Zusätzlich ist ein Kreativmodus enthalten. Dieser hat weniger mit präzisen Fotoprofilen zu tun, sondern vielmehr mit kreativen Effekten (zum Beispiel Sepia und Schwarzweiß), die individuell auf das Motiv abgestimmt werden können. Fotoprofile und der Kreativmodus lassen sich allerdings nicht kombinieren.

Sony hat der ZV-E10 keinen Bildstabilisator im Gehäuse eingebaut. So muss sich der Fotograf auf Stabilisationssysteme im Objektiv verlassen. Immerhin steht im Videomodus ein elektronischen Stabilisator zur Verfügung, auch wenn dieser bei Aktivierung den Bildausschnitt der Aufnahme (Crop) reduziert.

Die ZV-E10 besitzt ein Hybrid-Autofokus-System mit 425 Messpunkten, die über etwa 84 Prozent der Bildfläche verteilt sind. Hybrid-AF-Systeme nutzen das beste aus zwei Welten (Phasenvergleichs- und Kontrast-AF). Zum einen wird Front- und Backfokus-Problemen aus dem Weg gegangen, zum anderen ist ein solches System deutlich schneller als ein reiner Kontrast-AF. Wie ein Phasenvergleichs-AF funktioniert, haben wir in einem Fototipp zusammengefasst (siehe weiterführende Links).

Beim Test zeigte sich, dass die ZV-E10 beim Fokussieren genauso flott ist wie die Alpha 6100 und in etwa 0,29 Sekunden den Fokus einstellt. Die reine Auslösegeschwindigkeit ist mit 0,04 Sekunden ebenfalls flott und genauso schnell wie bei der "Schwesterkamera” von 2019. Mit aktiviertem Vor-AF-System kann der Autofokus noch etwas beschleunigt werden.

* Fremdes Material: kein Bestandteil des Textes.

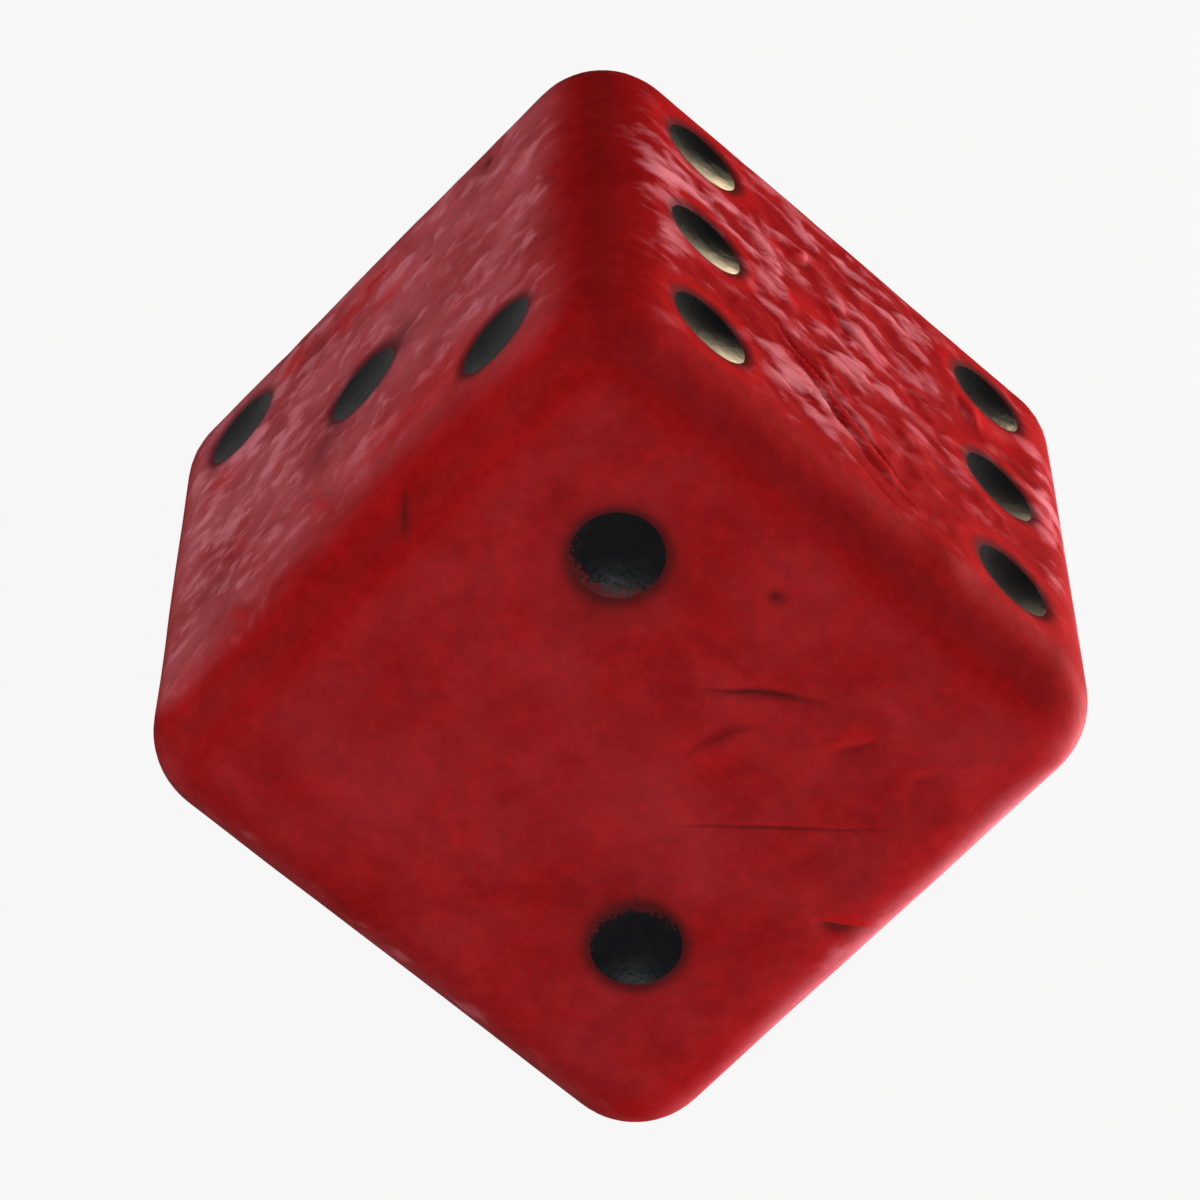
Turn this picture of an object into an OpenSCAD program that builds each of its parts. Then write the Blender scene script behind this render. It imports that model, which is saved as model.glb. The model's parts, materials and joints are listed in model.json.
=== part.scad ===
// A round-edged six-sided die: one moulded cube with a shallow bowl for each of its
// 21 pips, and a thin coat of black enamel in each bowl.
// The cube is centred on the origin. The six is up (+Z), the two faces the front (-Y)
// and the three faces the left (-X). Opposite faces add up to seven, and one, two and
// three run anticlockwise round their shared corner.

/* [Cube] */
// Length of the cube from face to face
side = 19.05; // [16:0.05:25]
// Radius of the rounded edges and corners
edge_round = 2.4; // [1.2:0.1:2.5]

/* [Pips] */
// Diameter of the black part of a pip
pip_dia = 2.5; // [1.8:0.1:2.6]
// Steepness of the bowl's wall where the enamel ends, in degrees
wall_angle = 22; // [20:1:30]
// Steepness of the enamel's surface at its rim, in degrees
enamel_angle = 17; // [8:1:18]
// Radius of the soft lip between the bowl and the face
lip_round = 0.8; // [0.3:0.1:0.8]
// Flat land left between the outer pips and the rounded edge
land = 0.05; // [0.05:0.05:0.3]
// How far the two's pips stand in from the outer rows
two_inset = 1.35; // [0.5:0.05:1.4]
// How far the two's pair of pips sits above the middle of its face
two_lift = 0.25; // [0:0.05:0.4]

/* [Hidden] */
half = side / 2;
flat = half - edge_round; // half the width of a face's flat part
pip_r = pip_dia / 2; // where the bowl meets its lip
lip_out = pip_r + lip_round * sin(wall_angle); // where the lip meets the flat face
lip_drop = lip_round * (1 - cos(wall_angle)); // how far below the face the bowl starts
row = flat - land - lip_out; // from a face's centre to its outer rows
two_row = row - two_inset;
proud = 1; // how far a cutter stands out of the face, so that it cuts clean
$fn = 96;

// The pips of each face, as places on it: right and up, as on_face lays them.
PIPS = [
    [[0, 0]],
    [[-two_row, two_lift + two_row], [two_row, two_lift - two_row]],
    [[row, -row], [0, 0], [-row, row]],
    [for (u = [-row, row], v = [-row, row]) [u, v]],
    [[0, 0], for (u = [-row, row], v = [-row, row]) [u, v]],
    [for (u = [-row, row], v = [-row, 0, row]) [u, v]]
];

// The turn that carries the cube's upper side to each face, one to six.
TURNS = [[180, 0, 0], [90, 0, 0], [0, -90, 0], [0, 90, 0], [-90, 0, 0], [0, 0, 0]];

LETTERS = "abcdef";

function fill_name(face, i) = str("pip_fill_", face, LETTERS[i]);

// Puts its children on a face, with z = 0 on the face and +z out of the cube.
module on_face(face) {
    rotate(TURNS[face - 1]) translate([0, 0, half]) children();
}

// Puts its children on one pip's place on a face.
module on_pip(face, i) {
    on_face(face) translate(concat(PIPS[face - 1][i], [0])) children();
}

// One long edge of the cube, along z, in the corner with the given signs.
module round_edge(sx, sy) {
    translate([sx * flat, sy * flat, 0]) cylinder(r = edge_round, h = 2 * flat, center = true);
}

// The cube before its bowls are cut: three crossed slabs, twelve edges and eight corners.
module blank() {
    cube([side, 2 * flat, 2 * flat], center = true);
    cube([2 * flat, side, 2 * flat], center = true);
    cube([2 * flat, 2 * flat, side], center = true);
    for (turn = [[0, 0, 0], [90, 0, 0], [0, 90, 0]])
        rotate(turn)
            for (sx = [-1, 1], sy = [-1, 1]) round_edge(sx, sy);
    for (sx = [-1, 1], sy = [-1, 1], sz = [-1, 1])
        translate([sx, sy, sz] * flat) sphere(r = edge_round);
}

// Half the section of the hollow under a pip's rim, whose round floor meets the rim at an angle.
module hollow_section(angle) {
    intersection() {
        translate([0, pip_r / tan(angle) - lip_drop]) circle(r = pip_r / sin(angle));
        translate([0, -pip_dia]) square([pip_r, pip_dia - lip_drop]);
    }
}

// Half the section of the soft lip round a bowl, from the rim out to the face.
module lip_section() {
    difference() {
        translate([0, -lip_drop]) square([lip_out, lip_drop + proud]);
        translate([lip_out, -lip_round]) circle(r = lip_round);
    }
}

// The cutter for one pip's bowl.
module bowl() {
    rotate_extrude() {
        hollow_section(wall_angle);
        lip_section();
    }
}

// The enamel in one bowl: it runs out to nothing at the rim and is thickest in the middle.
module enamel() {
    rotate_extrude()
        difference() {
            hollow_section(wall_angle);
            hollow_section(enamel_angle);
        }
}

module die_body() {
    color([0.56, 0.08, 0.1])
        difference() {
            blank();
            for (face = [1:6], i = [0:face - 1]) on_pip(face, i) bowl();
        }
}

module pip_fill(face, i) {
    color([0.07, 0.07, 0.08]) on_pip(face, i) enamel();
}

die_body();
for (face = [1:6], i = [0:face - 1])
    pip_fill(face, i);
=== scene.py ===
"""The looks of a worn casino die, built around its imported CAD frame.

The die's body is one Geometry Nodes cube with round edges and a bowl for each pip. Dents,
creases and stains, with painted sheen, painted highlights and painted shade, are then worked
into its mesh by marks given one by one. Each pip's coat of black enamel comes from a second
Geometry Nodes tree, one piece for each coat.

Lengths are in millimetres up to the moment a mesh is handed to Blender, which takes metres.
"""
import json
import logging
import math
from dataclasses import dataclass, field
from enum import Enum
from typing import Any

import bpy
import numpy as np
from mathutils import Matrix, Vector


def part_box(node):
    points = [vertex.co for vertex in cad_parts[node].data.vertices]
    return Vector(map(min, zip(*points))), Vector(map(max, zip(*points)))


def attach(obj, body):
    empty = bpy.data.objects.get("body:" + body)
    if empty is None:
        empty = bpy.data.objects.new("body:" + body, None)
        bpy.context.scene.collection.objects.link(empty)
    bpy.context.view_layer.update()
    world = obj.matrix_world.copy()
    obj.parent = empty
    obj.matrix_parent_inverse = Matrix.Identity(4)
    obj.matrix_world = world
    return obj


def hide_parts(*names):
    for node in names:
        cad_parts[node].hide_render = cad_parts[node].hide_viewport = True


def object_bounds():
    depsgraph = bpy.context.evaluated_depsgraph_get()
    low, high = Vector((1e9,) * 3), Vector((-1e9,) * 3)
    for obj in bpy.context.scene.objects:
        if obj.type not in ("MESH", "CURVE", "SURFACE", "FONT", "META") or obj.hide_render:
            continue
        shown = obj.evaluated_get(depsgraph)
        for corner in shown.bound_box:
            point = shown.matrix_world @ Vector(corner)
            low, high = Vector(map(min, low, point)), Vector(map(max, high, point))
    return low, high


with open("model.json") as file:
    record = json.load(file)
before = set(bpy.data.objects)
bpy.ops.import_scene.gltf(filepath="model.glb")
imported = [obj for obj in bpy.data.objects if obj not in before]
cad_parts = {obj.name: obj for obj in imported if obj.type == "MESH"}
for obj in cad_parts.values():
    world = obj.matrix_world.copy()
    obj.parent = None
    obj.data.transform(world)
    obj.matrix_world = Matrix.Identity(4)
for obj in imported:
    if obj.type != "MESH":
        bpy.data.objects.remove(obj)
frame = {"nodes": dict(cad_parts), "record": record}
CAD_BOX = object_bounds()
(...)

Letztlich hängt die AF-Geschwindigkeit aber auch vom Motiv und der Beleuchtung ab.

Die Einstellungsoptionen für die Kamera sind umfangreich und erlauben die Anpassung der AF-Verfolgungsgeschwindigkeit und der Übergangsgeschwindigkeit der Fokussierung. Gerade bei Videoselfies bleibt der Fokus sehr schnell und agil, auch wenn sich der Sprecher im Bildfeld bewegen sollte. Außerdem erlaubt diese Feinabstimmung die optimale Anpassung für jede Anforderung. Für Freunde des manuellen Fokus bietet die ZV-E10 Fokuslupen in verschieden Stärken sowie eine Kantenanhebung, mit der sich visuell beurteilen lässt, ob die Entfernung korrekt eingestellt ist. Diese Funktion ist auch als Fokuspeaking bekannt.